I may be the most impatient son of a bitch I’ve ever had the displeasure of knowing. I’m not exaggerating when I make that statement. Impatience has been a hallmark of my character since I was a little boy. And when I say impatience I don’t mean the normal kid excited for Christmas morning level either I mean the make myself puke kind of impatience.
When I was in the first grade, my mother had her issues and went to stay with my grandmother in Dayton, Ohio for a few weeks. She took my infant unnamed brother and left me alone with my father. It was an amazing time of staying up entirely too late and grilling stakes in the rain. That all came to a self-induced, crashing halt three days before my mother came home.
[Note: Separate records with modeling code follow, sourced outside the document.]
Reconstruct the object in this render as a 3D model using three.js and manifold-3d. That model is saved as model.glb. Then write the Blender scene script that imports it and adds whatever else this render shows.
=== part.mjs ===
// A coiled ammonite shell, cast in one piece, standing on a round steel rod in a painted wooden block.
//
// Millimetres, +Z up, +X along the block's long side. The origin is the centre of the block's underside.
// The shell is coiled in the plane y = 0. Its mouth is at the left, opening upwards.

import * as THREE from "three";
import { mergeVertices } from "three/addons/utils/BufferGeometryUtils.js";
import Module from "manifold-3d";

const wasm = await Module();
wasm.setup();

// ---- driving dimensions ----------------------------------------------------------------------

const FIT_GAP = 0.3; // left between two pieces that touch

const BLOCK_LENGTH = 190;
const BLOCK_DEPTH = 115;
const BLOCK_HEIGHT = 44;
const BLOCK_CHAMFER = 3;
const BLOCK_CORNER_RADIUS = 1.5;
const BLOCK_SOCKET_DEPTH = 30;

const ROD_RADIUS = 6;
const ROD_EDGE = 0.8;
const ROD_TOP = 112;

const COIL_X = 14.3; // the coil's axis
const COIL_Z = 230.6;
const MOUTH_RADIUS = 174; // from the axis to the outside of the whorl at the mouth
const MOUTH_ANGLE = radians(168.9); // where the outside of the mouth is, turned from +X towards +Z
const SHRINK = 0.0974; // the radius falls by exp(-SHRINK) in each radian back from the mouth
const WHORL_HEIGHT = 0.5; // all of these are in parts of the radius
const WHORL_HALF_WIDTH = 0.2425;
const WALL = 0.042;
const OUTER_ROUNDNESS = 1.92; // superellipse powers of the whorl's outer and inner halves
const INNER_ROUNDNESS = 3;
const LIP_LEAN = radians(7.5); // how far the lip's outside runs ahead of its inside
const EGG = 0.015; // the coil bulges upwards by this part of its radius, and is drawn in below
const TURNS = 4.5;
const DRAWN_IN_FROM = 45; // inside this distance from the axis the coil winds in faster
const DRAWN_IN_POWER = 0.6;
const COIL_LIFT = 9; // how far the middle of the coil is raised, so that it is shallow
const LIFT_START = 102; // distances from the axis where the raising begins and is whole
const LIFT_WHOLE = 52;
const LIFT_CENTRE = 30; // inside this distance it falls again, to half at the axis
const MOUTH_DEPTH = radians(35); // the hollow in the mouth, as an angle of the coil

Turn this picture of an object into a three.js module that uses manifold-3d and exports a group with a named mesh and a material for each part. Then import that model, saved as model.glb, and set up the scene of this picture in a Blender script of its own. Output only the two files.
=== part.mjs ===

The GI JOE comic book and companion television cartoon had entered my life not long before my mom left and it was all my friends and I could talk about. To this day GI JOE is probably my number one childhood pop culture touchstone after Star Trek, so you can imagine how excited I was when the commercials for the toy line started airing on TV. When Mom told me on one of our nightly phone calls that she’d bought me a GI JOE Action figure in Dayton, I nearly pissed myself.
If she’d told me the night before coming home everything would have been fine. But in thinking, she was doing me a favor by telling me as soon as she bought it she actually took an emotional haymaker at me and never knew it. That is NOT to say I’m blaming my mother for what happened next, for fuck sake she did something incredibly generous for me. It’s not her fault I have the nerves and patience of a jittery hyper-caffeinated hummingbird.
The first night of anticipation was awesome. I reread all of my GI JOE comics a hundred times and drew picture after picture depicting my interpretation of the subject matter. The second day wasn’t so good. I spent the day listless and jumpy at the same time. All I could think of was the action figure and how awesome it was going to be to have and play with it. That’s still barely within the normal spectrum of childhood impatience.
What happened on day three crossed the line.
I remember it clearly. It was Monday and therefore I was in school. We were nearing the end of the day and my best friend, Jason’s mom Laura came to pick him up early. While she was there, I asked her if my mom was home. They were also best friends and lived right across the street from us, so it was a valid question to ask her. She said Mom was home and that yes she had my brand new GI JOE action figure. That boils and ghouls was when the anxiety and impatience spiked dramatically.
I vomited ten minutes later all over the classroom floor.
After that, my impatience manifested in many interesting ways. Fear, rage, sickness, and anxiety being the primary venues those manifestations chose. Most people hate waiting, but for me, it’s enough that if the line at a theater or restaurant is too long, I’ll just say fuck it and walk away. In the process, I may or may not break something or yell at an unsuspecting companion.
I know it makes me sound like a petulant child, but I swear I do my best to control it. For every one instance when I lose my control and make a complete jackass out of myself there are a dozen times I hold it together. That’s not an excuse. There is no excuse for such base and immature behavior, I’m just telling you how things are.
Nothing has been affected by my impatience, other than my poor, suffering and amazing family, more than my writing. One of the main reasons I was never able to jumpstart my career for so many years was because the process of finishing a manuscript drove me insane. I was convinced I’d never be able to write a complete book from start to finish without going insane. Obviously based on the amount of wordage I’ve spewed into the universe in the last four years that fear was unfounded.
Still, impatience permeates my life. From my hatred of cooking to my loathing of the time it takes to do the laundry, my everyday life has been saturated by impatience-induced problems. It’s the time it takes to do normal everyday activities like shaving and making the bed that drives me to reenact the face-shredding scene from Poltergeist, not the actual task.
It’s all so tiring and mind breaking.